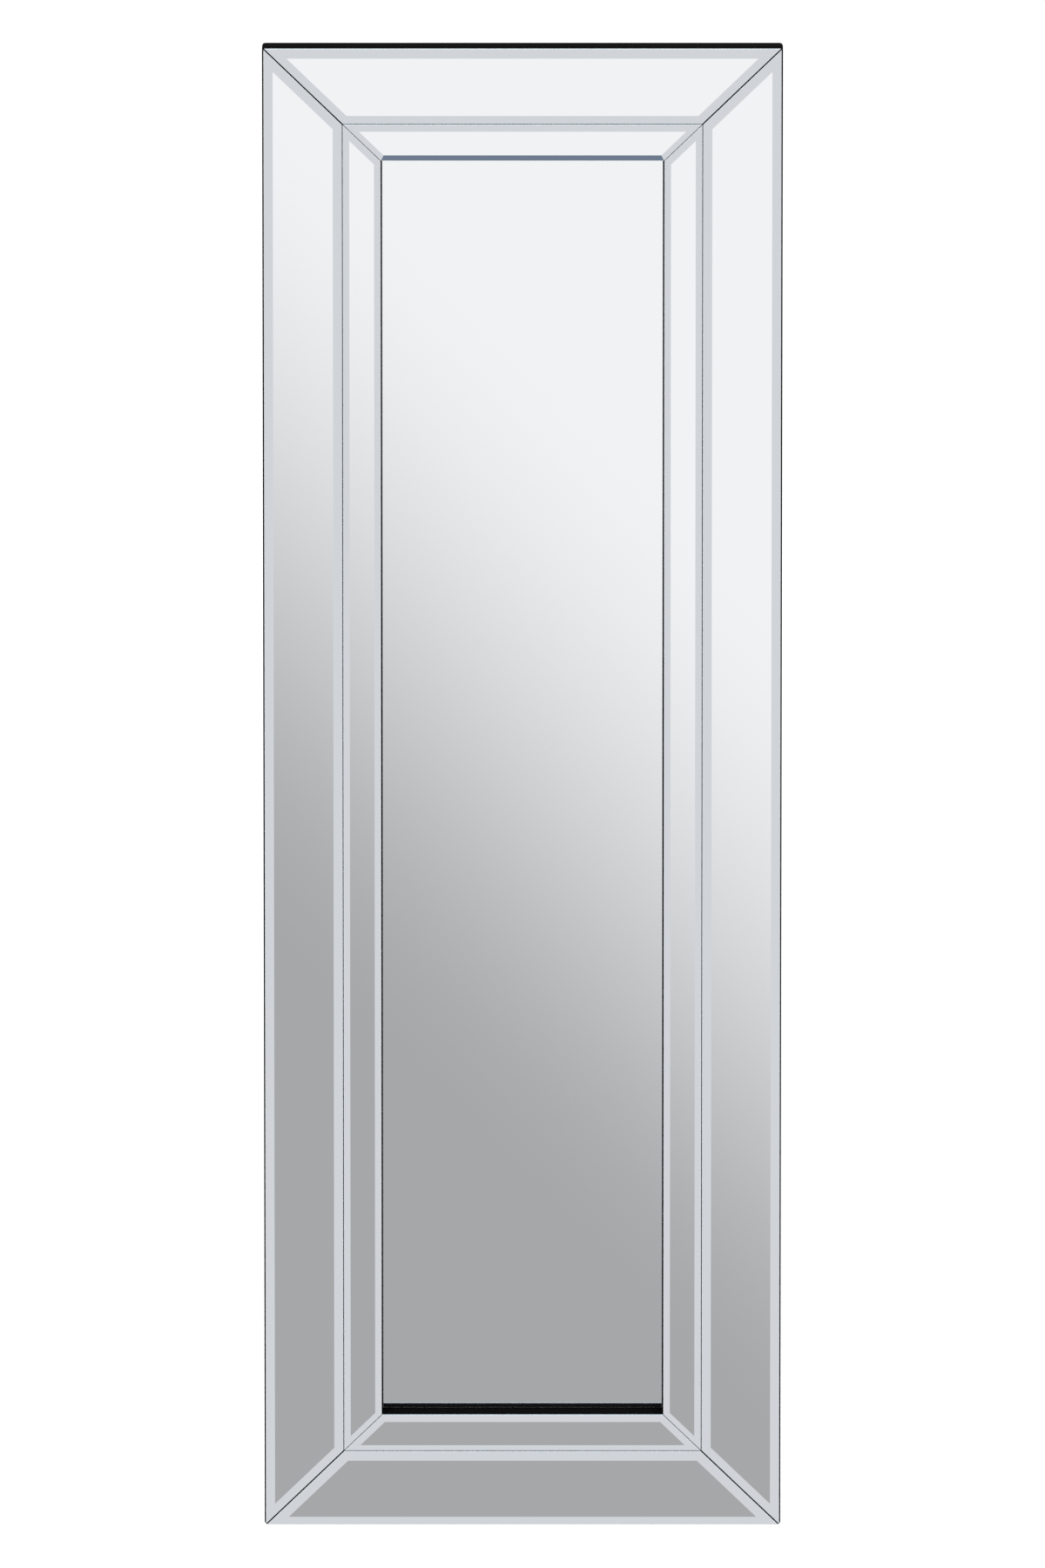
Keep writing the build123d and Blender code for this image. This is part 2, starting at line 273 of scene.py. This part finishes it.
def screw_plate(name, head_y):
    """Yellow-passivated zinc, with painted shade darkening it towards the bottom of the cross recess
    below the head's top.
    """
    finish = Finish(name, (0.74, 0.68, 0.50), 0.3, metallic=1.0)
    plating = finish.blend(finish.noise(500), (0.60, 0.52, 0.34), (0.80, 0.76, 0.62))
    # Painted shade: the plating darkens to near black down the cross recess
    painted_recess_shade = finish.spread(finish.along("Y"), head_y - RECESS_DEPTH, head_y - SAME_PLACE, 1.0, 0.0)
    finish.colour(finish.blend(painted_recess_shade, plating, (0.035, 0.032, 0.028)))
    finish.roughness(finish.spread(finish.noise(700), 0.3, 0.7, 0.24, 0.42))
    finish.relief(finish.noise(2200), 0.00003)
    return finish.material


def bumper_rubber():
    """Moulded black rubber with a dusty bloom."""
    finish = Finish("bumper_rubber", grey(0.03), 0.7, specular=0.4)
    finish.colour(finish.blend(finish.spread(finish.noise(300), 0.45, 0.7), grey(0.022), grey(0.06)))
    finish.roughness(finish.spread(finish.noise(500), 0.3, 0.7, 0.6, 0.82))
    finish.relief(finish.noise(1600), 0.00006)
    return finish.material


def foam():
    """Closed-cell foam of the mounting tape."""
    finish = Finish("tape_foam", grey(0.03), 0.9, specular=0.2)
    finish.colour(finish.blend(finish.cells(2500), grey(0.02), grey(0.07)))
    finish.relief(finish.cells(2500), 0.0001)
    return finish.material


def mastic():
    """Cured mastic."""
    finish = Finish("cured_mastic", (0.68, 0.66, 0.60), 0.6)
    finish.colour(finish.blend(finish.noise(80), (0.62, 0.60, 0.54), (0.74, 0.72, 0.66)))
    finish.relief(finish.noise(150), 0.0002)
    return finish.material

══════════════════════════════

Reproduce the listing above verbatim, from first line to last.

| TASK RESPONSE |
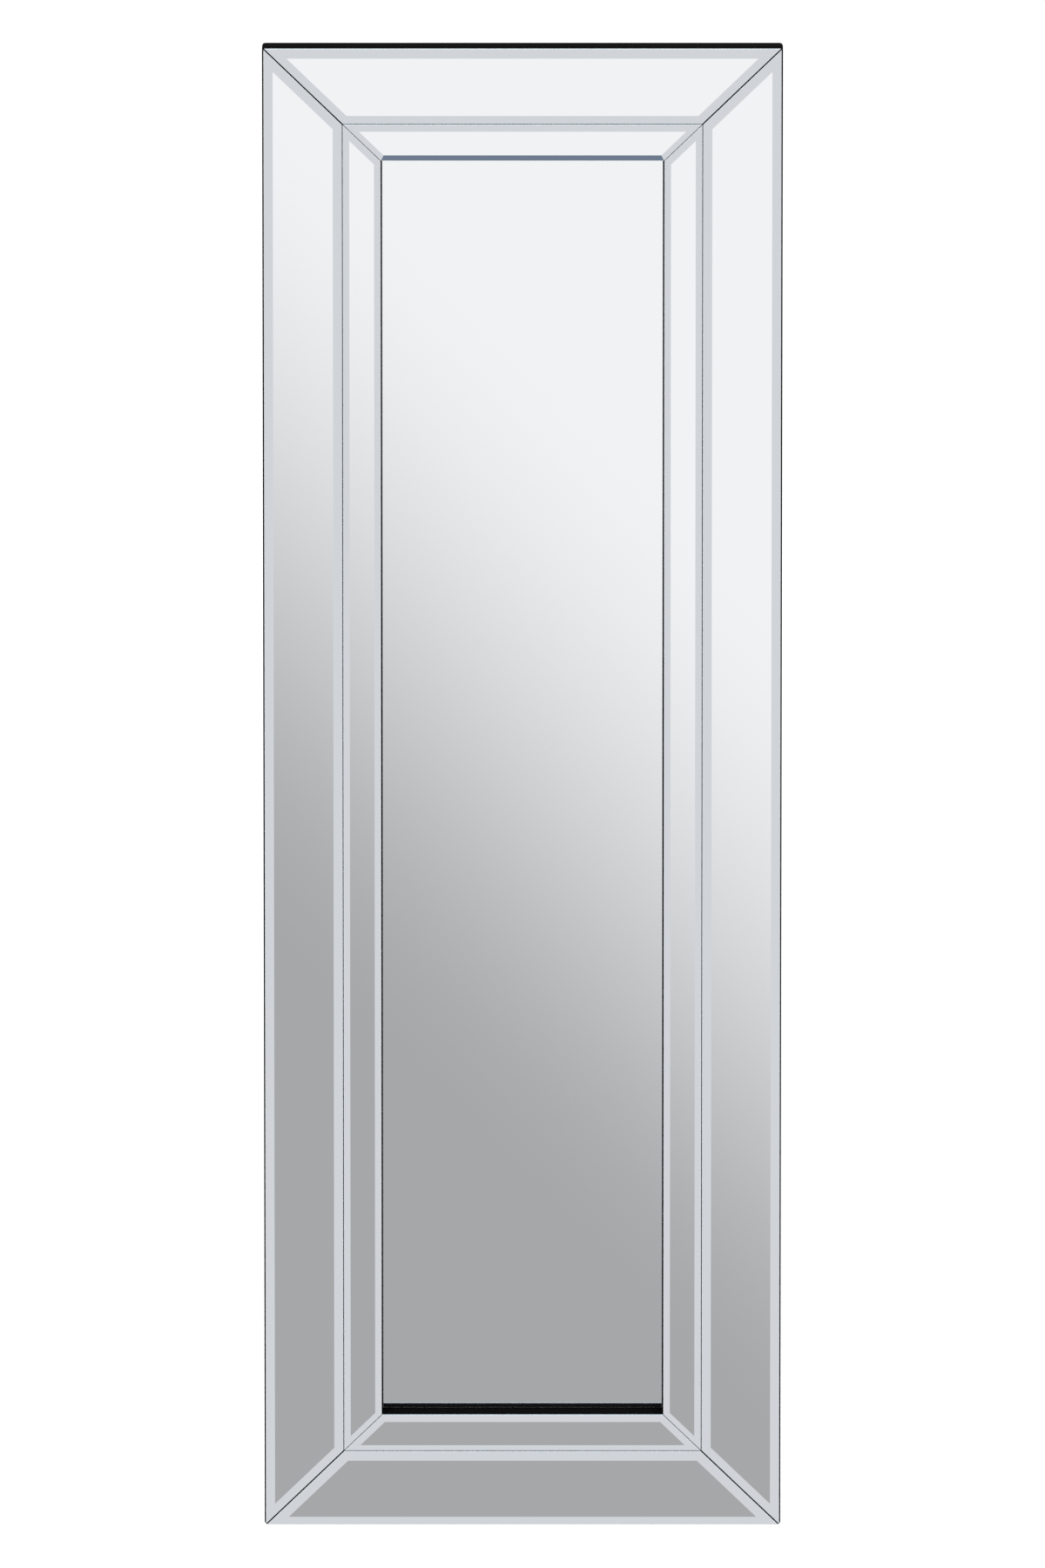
Keep writing the build123d and Blender code for this image. This is part 2, starting at line 273 of scene.py. This part finishes it.
def screw_plate(name, head_y):
    """Yellow-passivated zinc, with painted shade darkening it towards the bottom of the cross recess
    below the head's top.
    """
    finish = Finish(name, (0.74, 0.68, 0.50), 0.3, metallic=1.0)
    plating = finish.blend(finish.noise(500), (0.60, 0.52, 0.34), (0.80, 0.76, 0.62))
    # Painted shade: the plating darkens to near black down the cross recess
    painted_recess_shade = finish.spread(finish.along("Y"), head_y - RECESS_DEPTH, head_y - SAME_PLACE, 1.0, 0.0)
    finish.colour(finish.blend(painted_recess_shade, plating, (0.035, 0.032, 0.028)))
    finish.roughness(finish.spread(finish.noise(700), 0.3, 0.7, 0.24, 0.42))
    finish.relief(finish.noise(2200), 0.00003)
    return finish.material


def bumper_rubber():
    """Moulded black rubber with a dusty bloom."""
    finish = Finish("bumper_rubber", grey(0.03), 0.7, specular=0.4)
    finish.colour(finish.blend(finish.spread(finish.noise(300), 0.45, 0.7), grey(0.022), grey(0.06)))
    finish.roughness(finish.spread(finish.noise(500), 0.3, 0.7, 0.6, 0.82))
    finish.relief(finish.noise(1600), 0.00006)
    return finish.material


def foam():
    """Closed-cell foam of the mounting tape."""
    finish = Finish("tape_foam", grey(0.03), 0.9, specular=0.2)
    finish.colour(finish.blend(finish.cells(2500), grey(0.02), grey(0.07)))
    finish.relief(finish.cells(2500), 0.0001)
    return finish.material


def mastic():
    """Cured mastic."""
    finish = Finish("cured_mastic", (0.68, 0.66, 0.60), 0.6)
    finish.colour(finish.blend(finish.noise(80), (0.62, 0.60, 0.54), (0.74, 0.72, 0.66)))
    finish.relief(finish.noise(150), 0.0002)
    return finish.material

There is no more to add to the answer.